WASHINGTON (BP)–The Bush administration’s decision to permit health-care insurance for preborn children has drawn criticism from abortion-rights advocates.

The Department of Health and Human Services announced Jan. 31 it would issue a proposed rule that allows states to provide coverage to low-income pregnant women for their unborn children. The regulation would enable states to extend to pregnant women and their babies the use of funds already available under the State Children’s Health Insurance Program.

Coverage under SCHIP now is permitted for children age 19 and under. The new rule would clarify coverage encompassing children from conception to age 19.

Kate Michelman, president of the National Abortion and Reproductive Rights Action League, called the proposed regulation the administration’s “latest ploy in its ongoing stealth campaign to have government make abortions illegal. The Bush administration’s latest proposal demonstrates its commitment to the strategy of undermining a woman’s right to choose by ascribing legal rights to embryos.”

Gloria Feldt, president of the Planned Parenthood Federation of America, said the proposal “effectively relegates women to second-class status.”
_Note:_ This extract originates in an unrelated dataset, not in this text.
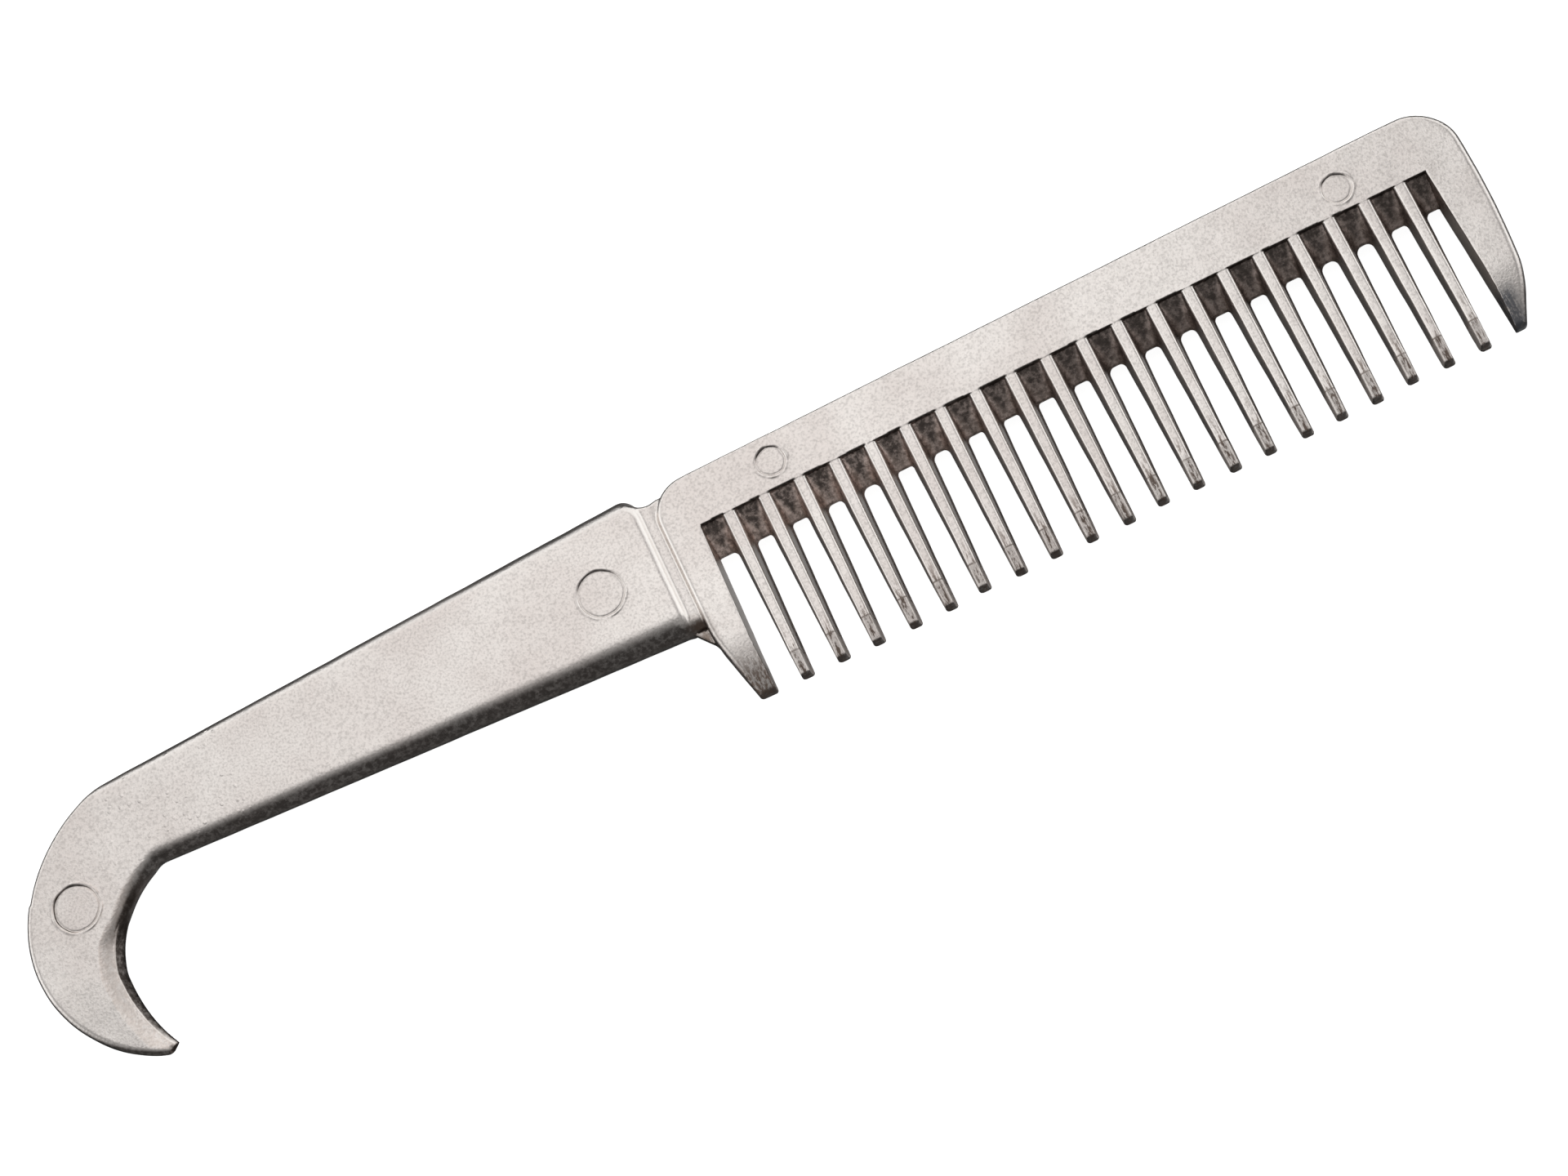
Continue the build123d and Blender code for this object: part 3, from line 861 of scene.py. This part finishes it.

“This move is inflammatory, unnecessary and simply un-American,” said Feldt, who said PPFA supports government-funded coverage for pregnant women. “If their goal was really about expanding access, they’d say, ‘We’re going to cover more pregnant women.’ But their goal isn’t expanding access to health care; it’s about redefining ‘child’ to limit the rights of women to make their own childbearing choices.”

Pro-life advocates, however, criticized the attacks from abortion-rights supporters.

Richard Land, president of the Southern Baptist Ethics & Religious Liberty Commission, said every person “who truly cares about children and their mothers should applaud and support” the proposed regulation.

“The hue and cry from the pro-abortion factions reveals that their major concern has never been pregnant mothers but the right to abort unborn children,” Land said.

The complaints by abortion-rights advocates that the new rule “will somehow undermine the Roe v. Wade decision by establishing the legal status of personhood for unborn babies speaks louder than any words of concern for the plight of expectant mothers in diminished economic circumstances,” Land said. “This is a bold and courageous move by the Bush administration and will significantly improve the health and lives of tens of thousands of expectant mothers and their unborn children.”

Cathleen Cleaver, spokeswoman for the U.S. Conference of Catholic Bishops, said the opposition of pro-choice organizations “is seriously misguided.”

“Denying low-income women access to state-insured prenatal care in the name of abortion is senseless,” Cleaver said in a written statement. “To deny certain children assistance until they are born is a form of discrimination that should not be countenanced. Allowing states to provide health coverage to low-income pregnant women and their developing children is the only wise and compassionate approach.”

While the 1973 Roe v. Wade ruling by the U.S. Supreme Court legalized abortion throughout pregnancy, unborn children have gained some legal standing in recent years.

Douglas Johnson, legislative director of the National Right to Life Committee, told CNSNews.com, “There is already a substantial amount of state law and some federal law that recognizes unborn children as legal members of the human family for different purposes. The Supreme Court has decreed that it doesn’t apply in the abortion context, but they never said that the government can’t recognize the reality of unborn children for other purposes.”

HHS Secretary Tommy Thompson said in a written release announcing the proposal, “While Medicaid already provides prenatal care for many low-income women, there are still tens of thousands every year who are not eligible under current regulations until after their child is born or who may even then not qualify under Medicaid even though their child will indeed qualify under SCHIP. Prenatal care for women and their babies is a crucial part of the medical care every person should have through the course of their life cycle.”

Under the proposal, states would only be permitted, not required, to expand coverage to preborn children. The process that would conclude with publication of the final rule could be finished this spring, Thompson said.